**Aim**
Only the lines from the one containing "0, 0))).rotate(Axis.Z, forming_direction)" down to the one containing "bpy.data.objects.remove(obj)", inclusive, are to be quoted exactly.

━━━ Given information ━━━

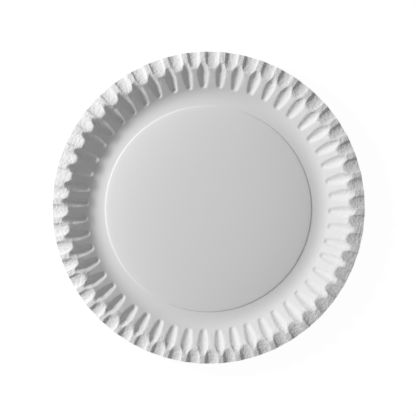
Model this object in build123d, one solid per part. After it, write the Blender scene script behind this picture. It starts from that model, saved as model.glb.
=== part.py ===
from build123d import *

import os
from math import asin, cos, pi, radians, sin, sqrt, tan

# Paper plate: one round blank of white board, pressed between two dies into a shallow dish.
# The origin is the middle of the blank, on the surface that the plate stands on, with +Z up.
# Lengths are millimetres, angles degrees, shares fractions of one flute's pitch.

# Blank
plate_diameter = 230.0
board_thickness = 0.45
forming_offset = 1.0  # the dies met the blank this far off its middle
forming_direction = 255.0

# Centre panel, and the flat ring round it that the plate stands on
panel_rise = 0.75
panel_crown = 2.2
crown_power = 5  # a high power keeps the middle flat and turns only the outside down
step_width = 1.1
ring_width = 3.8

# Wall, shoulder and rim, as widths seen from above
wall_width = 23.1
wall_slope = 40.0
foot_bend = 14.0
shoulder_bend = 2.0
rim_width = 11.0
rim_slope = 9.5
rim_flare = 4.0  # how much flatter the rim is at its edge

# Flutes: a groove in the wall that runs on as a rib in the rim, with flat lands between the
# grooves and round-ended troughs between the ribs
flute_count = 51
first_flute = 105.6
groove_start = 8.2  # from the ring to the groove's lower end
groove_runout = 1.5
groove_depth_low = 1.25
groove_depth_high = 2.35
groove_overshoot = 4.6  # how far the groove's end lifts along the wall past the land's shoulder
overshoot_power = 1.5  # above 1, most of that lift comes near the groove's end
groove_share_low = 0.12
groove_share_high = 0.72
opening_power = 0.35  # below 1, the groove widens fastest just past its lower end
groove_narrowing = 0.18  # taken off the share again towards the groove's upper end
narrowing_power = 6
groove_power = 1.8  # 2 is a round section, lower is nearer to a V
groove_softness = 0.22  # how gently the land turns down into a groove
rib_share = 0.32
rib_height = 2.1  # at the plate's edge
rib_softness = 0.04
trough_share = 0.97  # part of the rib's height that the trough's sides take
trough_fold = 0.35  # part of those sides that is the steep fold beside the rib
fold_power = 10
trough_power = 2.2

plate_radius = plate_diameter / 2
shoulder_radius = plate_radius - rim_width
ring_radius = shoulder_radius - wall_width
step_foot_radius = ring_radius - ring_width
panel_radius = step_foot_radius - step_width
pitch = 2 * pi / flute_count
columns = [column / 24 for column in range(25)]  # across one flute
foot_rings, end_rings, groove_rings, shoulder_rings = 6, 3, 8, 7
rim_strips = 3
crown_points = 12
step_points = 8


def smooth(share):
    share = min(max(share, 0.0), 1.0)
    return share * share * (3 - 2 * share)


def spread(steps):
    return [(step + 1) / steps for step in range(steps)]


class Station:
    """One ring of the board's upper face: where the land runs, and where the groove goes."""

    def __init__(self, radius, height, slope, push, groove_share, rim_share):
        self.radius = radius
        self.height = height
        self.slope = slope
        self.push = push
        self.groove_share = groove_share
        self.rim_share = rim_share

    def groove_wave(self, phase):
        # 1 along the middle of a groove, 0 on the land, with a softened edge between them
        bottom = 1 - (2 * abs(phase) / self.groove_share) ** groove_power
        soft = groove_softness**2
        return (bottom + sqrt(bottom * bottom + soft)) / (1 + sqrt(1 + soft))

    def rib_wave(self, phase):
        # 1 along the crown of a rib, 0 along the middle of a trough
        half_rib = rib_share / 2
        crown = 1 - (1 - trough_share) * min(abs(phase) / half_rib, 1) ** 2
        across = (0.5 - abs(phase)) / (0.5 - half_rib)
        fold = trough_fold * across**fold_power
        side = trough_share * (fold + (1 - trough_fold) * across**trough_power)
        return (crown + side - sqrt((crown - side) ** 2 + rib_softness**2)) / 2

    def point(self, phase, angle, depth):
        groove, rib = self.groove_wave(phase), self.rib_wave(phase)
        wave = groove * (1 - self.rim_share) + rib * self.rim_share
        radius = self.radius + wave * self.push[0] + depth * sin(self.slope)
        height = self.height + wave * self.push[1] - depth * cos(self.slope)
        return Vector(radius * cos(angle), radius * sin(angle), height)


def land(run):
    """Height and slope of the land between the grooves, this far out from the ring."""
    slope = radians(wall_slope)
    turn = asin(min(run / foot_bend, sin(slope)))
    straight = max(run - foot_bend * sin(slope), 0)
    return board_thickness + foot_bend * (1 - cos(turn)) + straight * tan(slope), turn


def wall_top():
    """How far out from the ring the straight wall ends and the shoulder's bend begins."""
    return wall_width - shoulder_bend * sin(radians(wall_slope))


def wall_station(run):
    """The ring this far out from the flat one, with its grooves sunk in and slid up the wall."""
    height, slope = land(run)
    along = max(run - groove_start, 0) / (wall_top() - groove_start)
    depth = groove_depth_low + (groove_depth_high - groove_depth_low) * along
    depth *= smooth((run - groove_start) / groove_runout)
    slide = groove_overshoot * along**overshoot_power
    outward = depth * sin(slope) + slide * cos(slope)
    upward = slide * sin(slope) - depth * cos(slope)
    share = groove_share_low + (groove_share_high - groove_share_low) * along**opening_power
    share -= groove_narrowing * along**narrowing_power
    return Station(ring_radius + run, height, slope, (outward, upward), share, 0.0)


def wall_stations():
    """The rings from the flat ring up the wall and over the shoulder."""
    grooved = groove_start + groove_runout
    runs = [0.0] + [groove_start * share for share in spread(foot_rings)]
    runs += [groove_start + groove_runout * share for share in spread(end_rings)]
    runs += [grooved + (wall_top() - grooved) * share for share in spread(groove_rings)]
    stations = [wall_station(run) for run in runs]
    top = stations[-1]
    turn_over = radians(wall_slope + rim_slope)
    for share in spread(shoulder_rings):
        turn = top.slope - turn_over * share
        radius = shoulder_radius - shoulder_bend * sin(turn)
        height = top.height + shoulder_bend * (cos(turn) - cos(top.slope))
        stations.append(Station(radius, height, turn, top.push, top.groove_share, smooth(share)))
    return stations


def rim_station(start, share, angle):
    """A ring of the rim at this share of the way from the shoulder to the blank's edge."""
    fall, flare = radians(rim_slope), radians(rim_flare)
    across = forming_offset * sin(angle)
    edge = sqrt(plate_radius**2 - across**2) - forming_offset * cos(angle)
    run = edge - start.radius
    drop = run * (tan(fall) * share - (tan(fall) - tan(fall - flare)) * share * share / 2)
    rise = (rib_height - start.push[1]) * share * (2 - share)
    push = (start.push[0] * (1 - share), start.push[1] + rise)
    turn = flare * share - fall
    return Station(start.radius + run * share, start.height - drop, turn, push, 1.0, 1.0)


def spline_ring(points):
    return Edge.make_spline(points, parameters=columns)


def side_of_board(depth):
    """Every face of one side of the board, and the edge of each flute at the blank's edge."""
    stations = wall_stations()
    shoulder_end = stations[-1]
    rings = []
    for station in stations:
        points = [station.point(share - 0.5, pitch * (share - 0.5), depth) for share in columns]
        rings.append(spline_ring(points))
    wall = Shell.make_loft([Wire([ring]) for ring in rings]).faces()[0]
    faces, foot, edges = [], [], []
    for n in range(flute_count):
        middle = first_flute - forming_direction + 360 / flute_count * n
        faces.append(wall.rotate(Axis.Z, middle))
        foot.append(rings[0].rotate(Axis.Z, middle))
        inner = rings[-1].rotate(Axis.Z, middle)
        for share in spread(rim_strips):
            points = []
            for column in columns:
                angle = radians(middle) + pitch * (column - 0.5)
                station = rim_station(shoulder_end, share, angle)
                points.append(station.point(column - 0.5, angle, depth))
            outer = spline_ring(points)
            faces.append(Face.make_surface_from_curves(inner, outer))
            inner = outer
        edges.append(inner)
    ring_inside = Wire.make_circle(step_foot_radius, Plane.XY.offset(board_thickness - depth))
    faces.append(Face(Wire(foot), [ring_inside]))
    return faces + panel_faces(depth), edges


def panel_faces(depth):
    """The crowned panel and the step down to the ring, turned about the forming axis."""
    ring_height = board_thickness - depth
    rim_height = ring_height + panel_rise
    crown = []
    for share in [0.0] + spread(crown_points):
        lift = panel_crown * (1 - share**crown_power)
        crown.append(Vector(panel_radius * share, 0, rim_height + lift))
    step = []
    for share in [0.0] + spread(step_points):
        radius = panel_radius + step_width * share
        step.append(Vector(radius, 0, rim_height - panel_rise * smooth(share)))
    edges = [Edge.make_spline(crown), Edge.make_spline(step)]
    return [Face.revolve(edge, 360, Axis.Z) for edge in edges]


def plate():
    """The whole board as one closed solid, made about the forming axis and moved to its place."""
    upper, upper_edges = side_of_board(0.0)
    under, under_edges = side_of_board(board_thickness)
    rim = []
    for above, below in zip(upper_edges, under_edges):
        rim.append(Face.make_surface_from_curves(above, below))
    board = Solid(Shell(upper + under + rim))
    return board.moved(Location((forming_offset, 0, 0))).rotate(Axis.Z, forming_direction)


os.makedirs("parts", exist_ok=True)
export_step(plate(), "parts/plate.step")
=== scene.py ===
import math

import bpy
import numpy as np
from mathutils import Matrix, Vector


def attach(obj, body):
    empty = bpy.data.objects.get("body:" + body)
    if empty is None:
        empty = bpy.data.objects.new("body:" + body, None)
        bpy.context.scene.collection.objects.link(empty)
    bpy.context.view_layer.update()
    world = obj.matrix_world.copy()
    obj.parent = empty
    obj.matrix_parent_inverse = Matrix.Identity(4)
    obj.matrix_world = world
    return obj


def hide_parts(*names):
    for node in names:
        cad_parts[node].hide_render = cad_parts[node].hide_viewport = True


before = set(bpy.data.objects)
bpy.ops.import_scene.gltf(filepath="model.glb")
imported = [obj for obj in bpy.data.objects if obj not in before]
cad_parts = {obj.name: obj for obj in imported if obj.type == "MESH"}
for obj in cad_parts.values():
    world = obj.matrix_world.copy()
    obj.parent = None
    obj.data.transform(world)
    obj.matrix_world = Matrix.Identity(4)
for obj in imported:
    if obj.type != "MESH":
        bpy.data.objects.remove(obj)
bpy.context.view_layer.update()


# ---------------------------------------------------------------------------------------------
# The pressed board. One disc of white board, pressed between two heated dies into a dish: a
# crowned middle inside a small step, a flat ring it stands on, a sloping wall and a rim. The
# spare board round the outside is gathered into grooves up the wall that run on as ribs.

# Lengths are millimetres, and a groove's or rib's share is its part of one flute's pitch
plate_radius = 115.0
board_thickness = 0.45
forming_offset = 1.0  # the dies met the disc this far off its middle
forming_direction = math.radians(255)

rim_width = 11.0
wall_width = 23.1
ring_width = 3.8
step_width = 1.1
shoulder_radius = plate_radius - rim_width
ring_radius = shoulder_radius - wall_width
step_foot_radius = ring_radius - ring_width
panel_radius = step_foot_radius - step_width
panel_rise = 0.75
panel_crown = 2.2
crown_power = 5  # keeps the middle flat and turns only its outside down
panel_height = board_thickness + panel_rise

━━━

**Exercise result**
    return board.moved(Location((forming_offset, 0, 0))).rotate(Axis.Z, forming_direction)


os.makedirs("parts", exist_ok=True)
export_step(plate(), "parts/plate.step")
=== scene.py ===
import math

import bpy
import numpy as np
from mathutils import Matrix, Vector


def attach(obj, body):
    empty = bpy.data.objects.get("body:" + body)
    if empty is None:
        empty = bpy.data.objects.new("body:" + body, None)
        bpy.context.scene.collection.objects.link(empty)
    bpy.context.view_layer.update()
    world = obj.matrix_world.copy()
    obj.parent = empty
    obj.matrix_parent_inverse = Matrix.Identity(4)
    obj.matrix_world = world
    return obj


def hide_parts(*names):
    for node in names:
        cad_parts[node].hide_render = cad_parts[node].hide_viewport = True


before = set(bpy.data.objects)
bpy.ops.import_scene.gltf(filepath="model.glb")
imported = [obj for obj in bpy.data.objects if obj not in before]
cad_parts = {obj.name: obj for obj in imported if obj.type == "MESH"}
for obj in cad_parts.values():
    world = obj.matrix_world.copy()
    obj.parent = None
    obj.data.transform(world)
    obj.matrix_world = Matrix.Identity(4)
for obj in imported:
    if obj.type != "MESH":
        bpy.data.objects.remove(obj)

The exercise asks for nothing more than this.